I'm selling stuff I don't need or can buy again later.. games movies junk like that..
I'm doing my best to fix my house so I can sell it..
I've got a small pile of down payment forming and I've found a number of neighborhoods here in the area that look like nicer places that, hopefully.. would have more intelligent and therefore more tolerant people in them. Certainly more rational people..
So it's christmas ya know.. a holiday I used to really like but the gay thing has sort of pushed me away from religion.. ya know.. "abomination" and all that.. so I haven't been trying to celebrate it this year.. no tree, no presents etc.
The last few days my parents have been calling me trying to guilt me into buying them something.
I told them not to buy me anything this year.. I tell them every year.. do not buy me anything.. keep your money. I have a job, I have money.. don't give me stuff.. if I need it I'll buy it myself.
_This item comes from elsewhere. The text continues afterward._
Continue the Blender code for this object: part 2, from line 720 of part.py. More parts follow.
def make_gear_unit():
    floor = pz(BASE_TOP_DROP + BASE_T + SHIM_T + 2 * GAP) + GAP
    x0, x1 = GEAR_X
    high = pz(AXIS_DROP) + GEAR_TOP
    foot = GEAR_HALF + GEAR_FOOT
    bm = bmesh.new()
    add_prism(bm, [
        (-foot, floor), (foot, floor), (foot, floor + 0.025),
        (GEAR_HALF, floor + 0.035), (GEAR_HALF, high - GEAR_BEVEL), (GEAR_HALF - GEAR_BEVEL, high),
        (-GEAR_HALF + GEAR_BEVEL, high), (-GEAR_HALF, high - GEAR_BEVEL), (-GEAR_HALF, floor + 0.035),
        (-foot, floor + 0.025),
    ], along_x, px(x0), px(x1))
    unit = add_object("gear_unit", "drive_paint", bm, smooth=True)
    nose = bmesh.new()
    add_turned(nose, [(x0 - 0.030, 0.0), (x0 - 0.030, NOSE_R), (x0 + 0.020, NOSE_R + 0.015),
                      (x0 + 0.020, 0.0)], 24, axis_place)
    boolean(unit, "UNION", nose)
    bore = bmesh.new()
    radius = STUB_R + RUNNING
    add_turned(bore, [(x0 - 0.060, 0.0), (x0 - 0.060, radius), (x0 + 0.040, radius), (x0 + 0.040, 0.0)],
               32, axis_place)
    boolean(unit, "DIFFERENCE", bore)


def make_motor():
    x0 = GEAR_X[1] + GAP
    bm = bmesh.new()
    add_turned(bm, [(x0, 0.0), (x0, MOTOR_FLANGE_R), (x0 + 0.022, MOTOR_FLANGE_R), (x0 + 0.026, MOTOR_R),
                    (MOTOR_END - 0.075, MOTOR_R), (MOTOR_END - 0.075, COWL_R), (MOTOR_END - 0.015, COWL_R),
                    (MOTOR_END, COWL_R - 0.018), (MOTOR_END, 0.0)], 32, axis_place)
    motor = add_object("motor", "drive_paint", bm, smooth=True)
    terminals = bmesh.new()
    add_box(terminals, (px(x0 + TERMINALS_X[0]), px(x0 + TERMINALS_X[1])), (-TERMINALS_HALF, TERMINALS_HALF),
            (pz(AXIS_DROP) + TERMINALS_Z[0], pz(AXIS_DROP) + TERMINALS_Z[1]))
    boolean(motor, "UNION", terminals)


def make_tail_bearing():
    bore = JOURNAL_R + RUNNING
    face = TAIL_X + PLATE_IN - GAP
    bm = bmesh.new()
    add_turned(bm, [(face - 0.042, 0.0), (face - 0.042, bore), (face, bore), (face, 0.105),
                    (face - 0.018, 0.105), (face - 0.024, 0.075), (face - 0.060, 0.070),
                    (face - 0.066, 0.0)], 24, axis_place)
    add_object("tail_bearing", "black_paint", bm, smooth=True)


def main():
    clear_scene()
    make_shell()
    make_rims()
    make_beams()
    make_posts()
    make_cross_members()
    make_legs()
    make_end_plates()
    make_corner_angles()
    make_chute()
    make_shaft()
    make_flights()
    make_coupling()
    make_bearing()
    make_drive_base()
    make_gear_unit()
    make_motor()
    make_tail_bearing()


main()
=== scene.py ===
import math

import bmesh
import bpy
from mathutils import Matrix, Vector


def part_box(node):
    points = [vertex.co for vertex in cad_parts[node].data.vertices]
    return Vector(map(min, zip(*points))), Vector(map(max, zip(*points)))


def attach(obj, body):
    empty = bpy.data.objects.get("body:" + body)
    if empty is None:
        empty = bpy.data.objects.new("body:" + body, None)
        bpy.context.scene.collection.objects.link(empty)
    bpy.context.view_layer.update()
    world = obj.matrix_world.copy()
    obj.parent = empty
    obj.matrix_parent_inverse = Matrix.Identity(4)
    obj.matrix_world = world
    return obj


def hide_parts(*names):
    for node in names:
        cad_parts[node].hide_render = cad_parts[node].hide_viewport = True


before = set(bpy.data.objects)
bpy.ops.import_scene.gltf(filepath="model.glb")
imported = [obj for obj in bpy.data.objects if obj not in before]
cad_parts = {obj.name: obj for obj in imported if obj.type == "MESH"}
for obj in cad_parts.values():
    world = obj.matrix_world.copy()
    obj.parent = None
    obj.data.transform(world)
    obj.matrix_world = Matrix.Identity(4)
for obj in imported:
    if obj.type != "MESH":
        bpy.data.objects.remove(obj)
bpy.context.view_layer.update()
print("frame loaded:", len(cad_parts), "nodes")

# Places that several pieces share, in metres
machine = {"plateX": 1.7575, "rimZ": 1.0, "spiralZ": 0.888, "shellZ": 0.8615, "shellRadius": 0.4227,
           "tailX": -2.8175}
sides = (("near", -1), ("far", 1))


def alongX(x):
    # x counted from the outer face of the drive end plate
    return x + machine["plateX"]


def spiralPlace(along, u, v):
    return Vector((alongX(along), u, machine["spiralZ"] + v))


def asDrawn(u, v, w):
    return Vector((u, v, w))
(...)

Obviously they ignore me and buy stuff anyway.. then seemingly.. become irritated if I don't buy them something.. my mother told me last night that I "didn't have a very christian attitude."
so this all has me thinking.. about a number of things first and foremost does it mean that I'm a bad person because, after literally walking around int he dark, using a space heater instead of my hvac to keep warm, scraping every penny together I can.. to not give them something? My father suggested a $50 gift card.. I'm sorry but right now $50 may as well be $5000.. I just can't justify an expense that large.
this has gotten me thinking deeper.. as I always do I internalize and sort of.. meditate on things that are said or done.. I don't have the best relationship with my parents (my father is and always has been verbally abusive, though I don't think he realizes it) but they do both love me very much and have always done things for me with the slightest request, even if it means sacrifice on their part.
so what's it all for? This life.. why are we here? That's the point I've come to in my thought processes.. certainly, we're here for the same reason other living things are right? What's a bacteria here for? .. well.. to reproduce of course.. my belief is that life exists to perpetuate life.
That being said.. what am I here for then? I don't want to reproduce.. I don't like kids, I don't want kids.. I don't want the whole wife thing (though I suppose a husband is fine..) Is life about nothing more than taking care of the people around you? Do you never get to spend the fruit of your labor on yourself without being a bad person because of some arbitrary celebration of the winter solstice adopted by Christians in 00001AD to replace the pagan rituals in an effort to stamp out other religions? I told my mother.. I'll be happy to shower you in gifts when this is over but right now I need every penny.
My neighbor last night was having yet anther fight in their driveway.. and the woman was doing burnouts in the driveway.. she would burn out up the driveway, reverse down it, then do it again. She did this 5 times at least.. then stood with the door open laying on the horn and screaming at her husband. This was from about 8:45-10pm.
This neighborhood threatens my sanity and I have had suicidal thoughts lately because of the possibility of never being able to move on.. So.. to give in to my parents demands of gifts.. to buy them something from my moving savings is a very tough dilemma for me.. I worry about my own mental state in this place.. my sense of self preservation has put it's faith in moving away from this horrid place.
Thanks for reading.. and to those who may recommend a psychologist.. yes perhaps it's a good idea, but right now.. extra expenses are not an option.